Reproduce the material in full, exactly as written.

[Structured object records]
::::

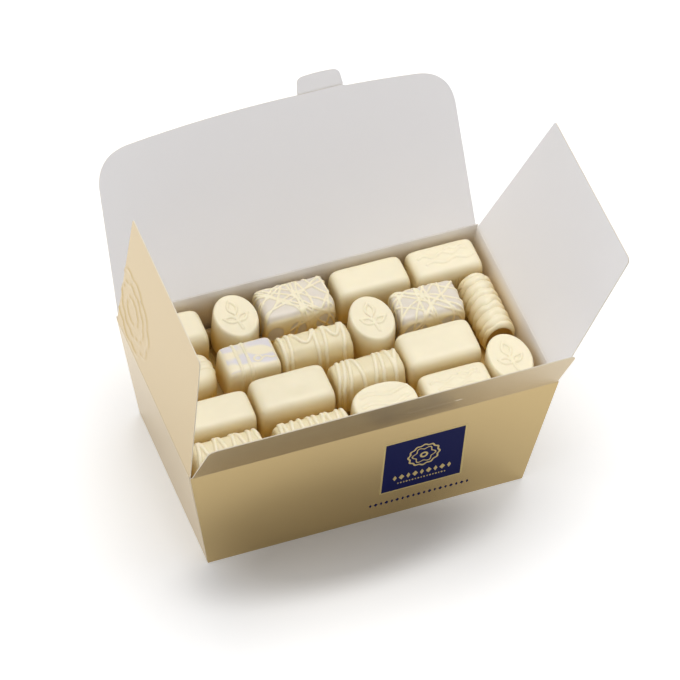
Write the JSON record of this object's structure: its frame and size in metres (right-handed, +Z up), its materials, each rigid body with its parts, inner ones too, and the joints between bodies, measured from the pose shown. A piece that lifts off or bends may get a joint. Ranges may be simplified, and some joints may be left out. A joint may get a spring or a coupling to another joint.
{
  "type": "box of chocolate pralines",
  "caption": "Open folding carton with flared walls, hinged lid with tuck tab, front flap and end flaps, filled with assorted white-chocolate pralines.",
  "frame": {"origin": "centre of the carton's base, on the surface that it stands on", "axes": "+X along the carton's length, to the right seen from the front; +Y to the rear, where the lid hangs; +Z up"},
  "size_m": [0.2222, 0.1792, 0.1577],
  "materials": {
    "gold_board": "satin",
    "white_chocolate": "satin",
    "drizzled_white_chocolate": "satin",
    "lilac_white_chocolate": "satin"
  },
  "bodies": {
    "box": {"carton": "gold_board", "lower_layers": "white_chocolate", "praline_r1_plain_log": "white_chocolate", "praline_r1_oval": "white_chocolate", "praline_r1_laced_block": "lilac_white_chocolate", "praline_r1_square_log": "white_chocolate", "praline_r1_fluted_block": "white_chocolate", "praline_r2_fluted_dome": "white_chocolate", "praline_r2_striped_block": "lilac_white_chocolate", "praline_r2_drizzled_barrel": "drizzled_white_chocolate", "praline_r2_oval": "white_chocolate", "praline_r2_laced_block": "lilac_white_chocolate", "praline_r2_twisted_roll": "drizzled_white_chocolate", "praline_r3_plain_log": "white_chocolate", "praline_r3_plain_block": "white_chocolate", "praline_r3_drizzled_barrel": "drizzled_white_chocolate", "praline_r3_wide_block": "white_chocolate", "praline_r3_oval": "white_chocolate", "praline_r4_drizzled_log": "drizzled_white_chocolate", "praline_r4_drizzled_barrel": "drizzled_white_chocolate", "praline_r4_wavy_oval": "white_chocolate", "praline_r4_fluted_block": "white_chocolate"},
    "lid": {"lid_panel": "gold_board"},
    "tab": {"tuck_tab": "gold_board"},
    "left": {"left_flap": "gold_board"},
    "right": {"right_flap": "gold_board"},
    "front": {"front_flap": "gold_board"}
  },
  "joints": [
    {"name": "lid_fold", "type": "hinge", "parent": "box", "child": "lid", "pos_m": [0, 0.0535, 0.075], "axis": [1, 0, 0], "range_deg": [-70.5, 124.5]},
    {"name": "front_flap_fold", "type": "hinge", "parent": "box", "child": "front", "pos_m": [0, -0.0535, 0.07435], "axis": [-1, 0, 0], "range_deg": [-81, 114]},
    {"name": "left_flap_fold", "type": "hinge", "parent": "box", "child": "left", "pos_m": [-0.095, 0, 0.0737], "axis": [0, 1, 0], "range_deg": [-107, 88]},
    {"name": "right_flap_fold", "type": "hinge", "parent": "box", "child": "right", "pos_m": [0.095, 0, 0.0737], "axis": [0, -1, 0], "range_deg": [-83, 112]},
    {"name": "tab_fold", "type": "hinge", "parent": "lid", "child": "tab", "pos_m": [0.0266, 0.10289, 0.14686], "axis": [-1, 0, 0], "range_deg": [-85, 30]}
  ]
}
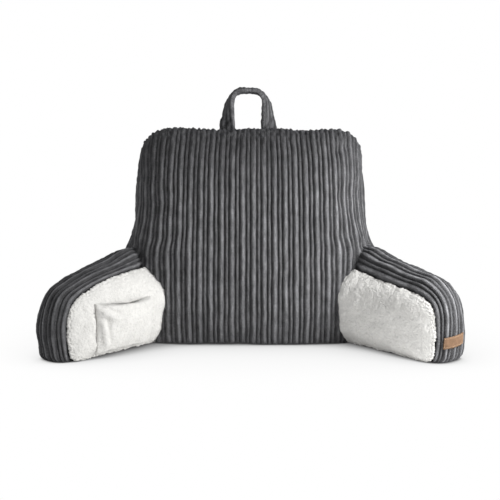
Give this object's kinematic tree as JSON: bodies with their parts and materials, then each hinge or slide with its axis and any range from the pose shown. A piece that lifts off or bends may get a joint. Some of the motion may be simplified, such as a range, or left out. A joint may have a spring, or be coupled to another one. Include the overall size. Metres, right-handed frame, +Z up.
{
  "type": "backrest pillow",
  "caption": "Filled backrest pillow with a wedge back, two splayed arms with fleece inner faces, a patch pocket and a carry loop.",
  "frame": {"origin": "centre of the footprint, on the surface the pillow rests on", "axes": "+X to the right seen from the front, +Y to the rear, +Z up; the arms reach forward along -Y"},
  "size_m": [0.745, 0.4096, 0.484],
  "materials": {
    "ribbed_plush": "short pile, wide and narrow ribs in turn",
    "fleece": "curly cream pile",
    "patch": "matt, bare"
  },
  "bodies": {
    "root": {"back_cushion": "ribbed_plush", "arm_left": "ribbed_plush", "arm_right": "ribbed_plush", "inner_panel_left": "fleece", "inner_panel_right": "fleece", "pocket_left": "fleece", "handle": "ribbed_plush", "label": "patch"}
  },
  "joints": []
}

::::

--- Solution ---
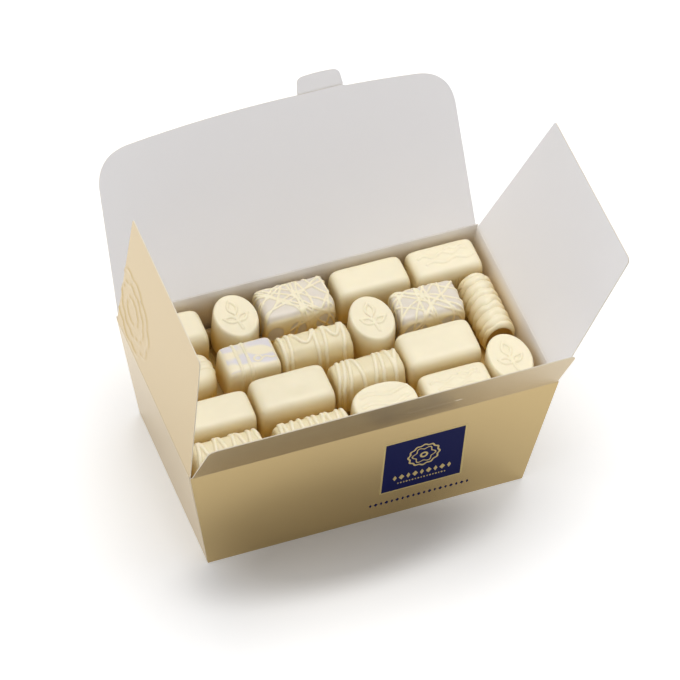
Write the JSON record of this object's structure: its frame and size in metres (right-handed, +Z up), its materials, each rigid body with its parts, inner ones too, and the joints between bodies, measured from the pose shown. A piece that lifts off or bends may get a joint. Ranges may be simplified, and some joints may be left out. A joint may get a spring or a coupling to another joint.
{
  "type": "box of chocolate pralines",
  "caption": "Open folding carton with flared walls, hinged lid with tuck tab, front flap and end flaps, filled with assorted white-chocolate pralines.",
  "frame": {"origin": "centre of the carton's base, on the surface that it stands on", "axes": "+X along the carton's length, to the right seen from the front; +Y to the rear, where the lid hangs; +Z up"},
  "size_m": [0.2222, 0.1792, 0.1577],
  "materials": {
    "gold_board": "satin",
    "white_chocolate": "satin",
    "drizzled_white_chocolate": "satin",
    "lilac_white_chocolate": "satin"
  },
  "bodies": {
    "box": {"carton": "gold_board", "lower_layers": "white_chocolate", "praline_r1_plain_log": "white_chocolate", "praline_r1_oval": "white_chocolate", "praline_r1_laced_block": "lilac_white_chocolate", "praline_r1_square_log": "white_chocolate", "praline_r1_fluted_block": "white_chocolate", "praline_r2_fluted_dome": "white_chocolate", "praline_r2_striped_block": "lilac_white_chocolate", "praline_r2_drizzled_barrel": "drizzled_white_chocolate", "praline_r2_oval": "white_chocolate", "praline_r2_laced_block": "lilac_white_chocolate", "praline_r2_twisted_roll": "drizzled_white_chocolate", "praline_r3_plain_log": "white_chocolate", "praline_r3_plain_block": "white_chocolate", "praline_r3_drizzled_barrel": "drizzled_white_chocolate", "praline_r3_wide_block": "white_chocolate", "praline_r3_oval": "white_chocolate", "praline_r4_drizzled_log": "drizzled_white_chocolate", "praline_r4_drizzled_barrel": "drizzled_white_chocolate", "praline_r4_wavy_oval": "white_chocolate", "praline_r4_fluted_block": "white_chocolate"},
    "lid": {"lid_panel": "gold_board"},
    "tab": {"tuck_tab": "gold_board"},
    "left": {"left_flap": "gold_board"},
    "right": {"right_flap": "gold_board"},
    "front": {"front_flap": "gold_board"}
  },
  "joints": [
    {"name": "lid_fold", "type": "hinge", "parent": "box", "child": "lid", "pos_m": [0, 0.0535, 0.075], "axis": [1, 0, 0], "range_deg": [-70.5, 124.5]},
    {"name": "front_flap_fold", "type": "hinge", "parent": "box", "child": "front", "pos_m": [0, -0.0535, 0.07435], "axis": [-1, 0, 0], "range_deg": [-81, 114]},
    {"name": "left_flap_fold", "type": "hinge", "parent": "box", "child": "left", "pos_m": [-0.095, 0, 0.0737], "axis": [0, 1, 0], "range_deg": [-107, 88]},
    {"name": "right_flap_fold", "type": "hinge", "parent": "box", "child": "right", "pos_m": [0.095, 0, 0.0737], "axis": [0, -1, 0], "range_deg": [-83, 112]},
    {"name": "tab_fold", "type": "hinge", "parent": "lid", "child": "tab", "pos_m": [0.0266, 0.10289, 0.14686], "axis": [-1, 0, 0], "range_deg": [-85, 30]}
  ]
}
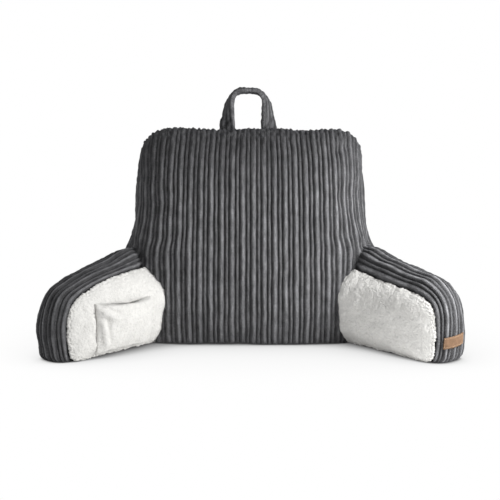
Give this object's kinematic tree as JSON: bodies with their parts and materials, then each hinge or slide with its axis and any range from the pose shown. A piece that lifts off or bends may get a joint. Some of the motion may be simplified, such as a range, or left out. A joint may have a spring, or be coupled to another one. Include the overall size. Metres, right-handed frame, +Z up.
{
  "type": "backrest pillow",
  "caption": "Filled backrest pillow with a wedge back, two splayed arms with fleece inner faces, a patch pocket and a carry loop.",
  "frame": {"origin": "centre of the footprint, on the surface the pillow rests on", "axes": "+X to the right seen from the front, +Y to the rear, +Z up; the arms reach forward along -Y"},
  "size_m": [0.745, 0.4096, 0.484],
  "materials": {
    "ribbed_plush": "short pile, wide and narrow ribs in turn",
    "fleece": "curly cream pile",
    "patch": "matt, bare"
  },
  "bodies": {
    "root": {"back_cushion": "ribbed_plush", "arm_left": "ribbed_plush", "arm_right": "ribbed_plush", "inner_panel_left": "fleece", "inner_panel_right": "fleece", "pocket_left": "fleece", "handle": "ribbed_plush", "label": "patch"}
  },
  "joints": []
}